Let’s pull up the January 16th options. And I’m going to pull up the option chain here. Let’s go down to or let’s look on the call side, which is this left hand side.

And currently, SPY is trading at let’s see where SPY is currently trading uh, just below 695.

So if SPY is currently just below 695, let’s say that I wanted to buy the 695 calls for essentially expiring tomorrow.

So I click on the bid there. Now it’ll open up this order entry at the bottom of our screen.

So what we’ll see is we have a sell, which I’m going to change to buy. So buy on 10 January. I’m not going to buy 10. I bought one for the example in this video.

Because this is not basing off of any trading strategy, as I’m just showing you the example.

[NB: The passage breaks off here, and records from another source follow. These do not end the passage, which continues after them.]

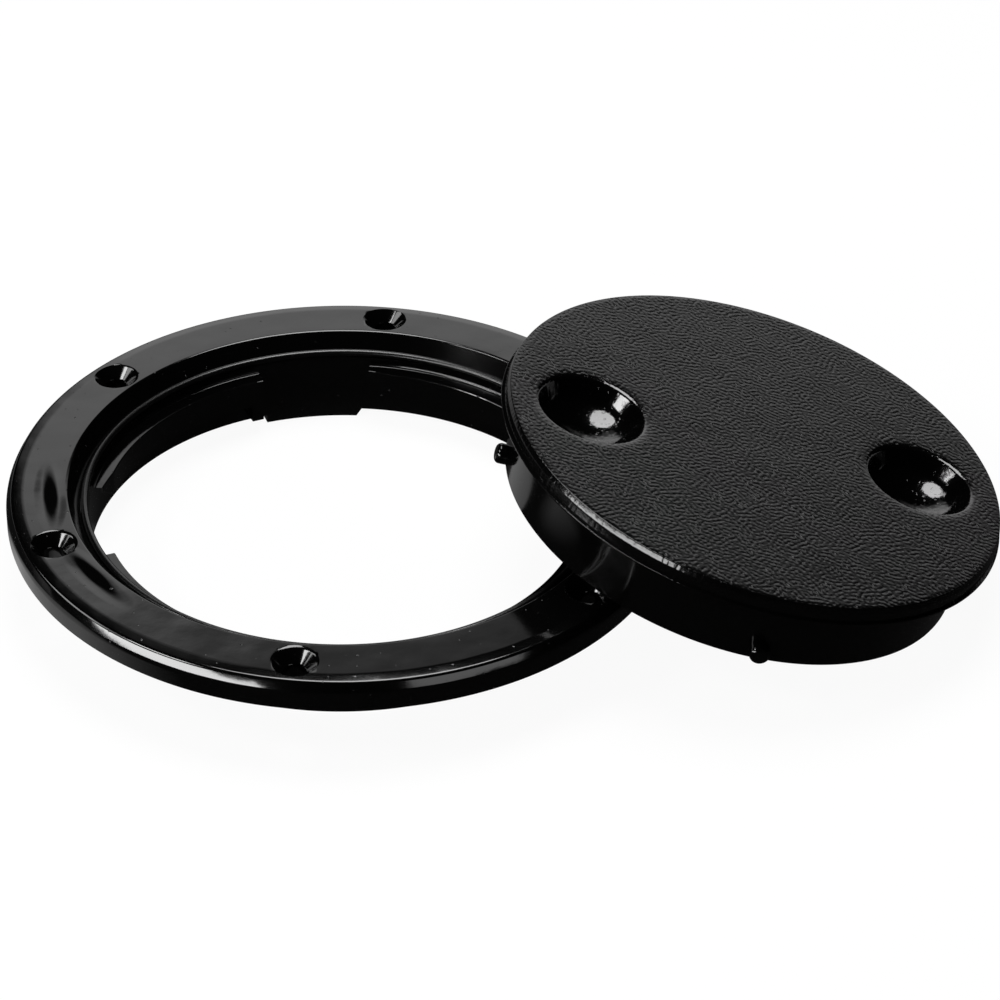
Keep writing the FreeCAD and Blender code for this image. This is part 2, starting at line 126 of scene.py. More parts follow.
class RingSizes(bpy.types.PropertyGroup):
    """Sizes of the mounting ring and its seal."""
    flange: length("Flange", "Outside radius of the flange", 0.0715)
    crown: length("Crown", "Flange top above the deck, at its inner edge", 0.0068)
    fall: length("Fall", "How far the flange top falls from there to its brow", 0.0002)
    brow: length("Brow", "Radius at which the flange top starts to slope", 0.0679)
    brow_round: length("Brow rounding", "Rounding of the brow", 0.0004)
    shoulder: length("Shoulder", "Radius at which its bevelled edge starts", 0.0703)
    shoulder_level: length("Shoulder level", "Height of the start of that edge", 0.0063)
    shoulder_round: length("Shoulder rounding", "Rounding of the shoulder", 0.0005)
    edge_level: length("Edge level", "Height of the foot of that edge", 0.0041)
    edge_round: length("Edge rounding", "Rounding of that foot", 0.0006)
    foot_round: length("Foot rounding", "Rounding of the flange's lower edge", 0.0004)
    mouth: length("Mouth", "Inner edge of the flange top", 0.05865)
    mouth_round: length("Mouth rounding", "Rounding of that edge", 0.00035)
    seat: length("Seat", "Outside of the flat seat for the seal", 0.0559)
    seat_level: length("Seat level", "Seat above the deck", 0.0023)
    seat_wall: length("Seat wall", "Upright wall round the seat", 0.0008)
    bore: length("Bore", "Inside of the collar", 0.0544)
    collar: length("Collar", "Outside of the collar", 0.0570)
    depth: length("Depth", "Collar below the deck", 0.0116)
    tab_drop: length("Tab drop", "Tab below the collar", 0.00195)
    tab_from: turn("Tab from", "Slanted side of the tab", 88.5)
    tab_to: turn("Tab to", "Upright side of the tab", 111.5)
    tab_slant: length("Tab slant", "Slant of that side", 0.0012)
    hollow_inner: length("Hollow inside", "Inside of the hollow under the flange", 0.0602)
    hollow_outer: length("Hollow outside", "Outside of that hollow", 0.0686)
    hollow_top: length("Hollow top", "Top of that hollow", 0.0039)
    rib: length("Rib", "Width of a rib across the hollow", 0.0016)
    boss: length("Boss", "Radius of the boss round a screw hole", 0.0056)
    holes: count("Holes", "Screw holes", 6)
    hole_from: turn("First hole", "Direction of the first screw hole", 24.4)
    hole_circle: length("Hole circle", "Radius of the circle of holes", 0.06455)
    hole: length("Hole", "Radius of a screw hole", 0.0023)
    sink: length("Countersink", "Radius of a countersink at the flange top", 0.0046)
    lugs: count("Lugs", "Locking lugs", 4)
    lug: length("Lug", "Inside radius of the lugs", 0.0510)
    lug_top: length("Lug top", "Top of a lug", 0.00025)
    lug_back: length("Lug back", "How far its inner face is drawn back at its entry", 0.0010)
    lug_round: length("Lug rounding", "Rounding of that face's edges", 0.00025)
    lug_fillet: length("Lug fillet", "Fillet from the wall to the top of a lug", 0.0007)
    lug_from: turn("Lug from", "Stop end of the first lug", 23.5)
    lug_to: turn("Lug to", "Entry end of the first lug", 86.5)
    lug_low: length("Lug foot", "Underside of a lug at its entry", -0.00545)
    lug_rise: length("Lug rise", "How much deeper it is at its stop", 0.0008)
    lead: length("Lead", "Length of a lug's steep entry", 0.0066)
    lead_left: length("Lead end", "Height of a lug's end above its entry", 0.0012)
    stop_low: length("Stop foot", "Underside of a lug's stop", -0.0102)
    stop_to: turn("Stop to", "Far side of the first lug's stop", 26.5)
    seal: length("Seal", "Radius of the seal's section", 0.0008)
    seal_gap: length("Seal gap", "Seal to its seat and wall", 0.00005)


class LidSizes(bpy.types.PropertyGroup):
    """Sizes of the lid and its leaning pose."""
    rim: length("Rim", "Outside radius of the rim, at its lip", 0.0556)
    rim_depth: length("Rim depth", "Thickness of the rim", 0.0038)
    top: length("Top", "Radius at which the rim's bevelled edge starts", 0.0545)
    rim_edge: length("Rim edge", "Radius of the foot of that edge", 0.0549)
    rim_side: length("Rim side", "Radius of the rim's side, just above its lip", 0.0550)
    rim_bevel: length("Rim bevel", "Foot of the bevelled edge below the top", 0.0012)
    rim_round: length("Rim rounding", "Rounding of the rim's corners", 0.0002)
    lip: length("Lip", "Height of the thin lip at the rim's foot", 0.0005)
    lip_round: length("Lip rounding", "Rounding of the lip's upper edge", 0.0001)
    plate: length("Plate", "Thickness of the lid's top", 0.0028)
    skirt: length("Skirt", "Outside radius of the skirt", 0.0504)
    skirt_wall: length("Skirt wall", "Thickness of the skirt", 0.0024)
    skirt_depth: length("Skirt depth", "Foot of the skirt below the top", 0.0186)
    skirt_round: length("Skirt rounding", "Rounding at the skirt's root and foot", 0.0004)
    inner_round: length("Inner rounding", "Rounding of the foot's inner edge", 0.0002)
    pegs: count("Pegs", "Locking pegs", 4)
    peg: length("Peg", "Radius of a locking peg", 0.0022)
    peg_end: length("Peg end", "End of a peg from the lid's axis", 0.0533)
    peg_round: length("Peg rounding", "Rounding of a peg's end", 0.0011)
    peg_level: length("Peg level", "Middle of a peg below the top", -0.01590)
    dimple_at: length("Dimple at", "Finger dimple from the lid's axis", 0.0368)
    dimple: length("Dimple", "Mouth radius of a dimple before rounding", 0.0117)
    dimple_round: length("Dimple rounding", "Rounding of a dimple's mouth", 0.0014)
    dimple_lip: length("Dimple lip", "Width of the gentle slope round the mouth", 0.0018)
    dimple_fall: length("Dimple fall", "Fall of that slope", 0.00013)
    dimple_edge: length("Dimple edge", "Radius of a dimple part way down its wall", 0.0092)
    dimple_wall: length("Dimple wall", "Depth at that radius", 0.0040)
    dimple_depth: length("Dimple depth", "Depth of the bowl", 0.0072)
    dimple_bowl: length("Dimple bowl", "Radius of the bowl's hollow", 0.0148)
    dimple_ease: length("Dimple ease", "Fillet between bowl and wall", 0.0060)
    cup: length("Cup", "Wall round a dimple under the lid", 0.0022)
    cup_flat: length("Cup flat", "Radius of the flat under a cup", 0.0060)
    cup_round: length("Cup rounding", "Rounding of that flat's edge", 0.0020)
    web: length("Web", "Width of the webs under the lid", 0.0018)
    web_depth: length("Web depth", "Foot of the webs below the top", 0.0068)
    lean: turn("Lean", "Tilt of the leaning lid", 15.0931)
    lean_to: turn("Lean to", "Direction in which it leans", 0.6)
    turned: turn("Turned", "Turn of the lid about its axis after that", 3.0)
    middle: place("Middle", "Middle of the lid's top", (0.087938, 0.000921, 0.017487))


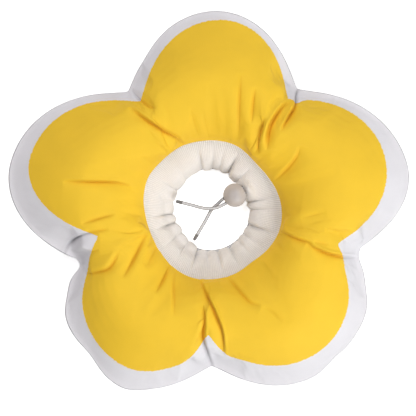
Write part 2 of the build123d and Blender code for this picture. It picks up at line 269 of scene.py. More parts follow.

So, it’s totally risky and kind of stupid to just risk, you know, 10 contracts for no reason.

So, let’s say I wanted to get with a market order. I’ll go to the market right here so we can get filled right away.

And so, I’m bullish. Let’s just say I’m bullish on SPY. I think we’re going to go higher.

So, I’m going to click on this review. It’ll give me a quick second to see what’s happening here.

So, it tells me the current price, how much it’s going to cost me, my resulting stock buying power, and options buying power.

I just put $500 into this account. So, I’m doing this for the sake of this video so we can see how this all works to make it super clean, super easy.

There’s nothing else going on in this account. So good. Everything looks good to me.

I’m going to go in with a market order and send that off. Up in the top right just got filled.

And we got that little nice little ringtone. We’re good to go.

Now, we have if I go back to an option chain, we’ll see on the chart we have a plus 695 call, meaning that’s what we have a current position in.

We’ve got our option chain here. If I scroll down, you’ll see this little triangle in green, meaning we have a position on that 695 call.

And so everything looks good. We’re in the position, but we have no stop-loss and no take-profit. None of that is set.

I’m going to bump the watch list over so we can see this better. And we can see my position on the right-hand side.

So I’m currently up $10 on the day, as we can see right there. It shows me my year-to-date P&L, open P&L, and then the day P&L.

When I pull this drop-down, we’ll see our plus one, meaning we have one contract of that spy 695 call.

So to make it simple, I’ll go inside my spy trade section right here in the middle, and I’m going to click on where it says close selected.

Click on close selected. It’s not going to close it out just yet, but then we’ll see at the bottom, it pops up the next order or an order option here.

So, this is going to allow me to sell with a limit order, but what I’m going to do is I’m going to go down and click on stop order.

So, this is how I would traditionally do this. I have it set today, which means this will expire at the end of today.

So, I bought this contract for $156, meaning it was 156.

So, let’s say that I no longer want to lose on this trade. I’m going to bring my stop loss down to 156.

Actually, I’ll make it 157 just for the sake of giving it that extra 1-cent spread or that one-cent cushion.

And I’ll click on review. Now, I’ll be able to review this. It’ll tell me my credit score that I’m going to get back.

And then I will send the order out. And that is just a stop-loss, a traditional stop-loss order at that price.

Click on send. And we’re good. The order has now been submitted.

We can now see underneath all of our spy trades, we have a working order indicated by these dashed triangle lines right here.

And if I were to go over to where it says working, which we can see by those dashed lines, not a solid triangle.

We can see our working order that is just sitting there. We’re waiting for the price to come down to that spot, and then it will execute.

If it never does, we’ll just stay in. Nothing will happen.

So, I’m going to select that order, and I’m going to click on cancel selected order just for now.

Okay. So now we no longer have any working orders because what I want to do is I want to set a condition-based stop-loss.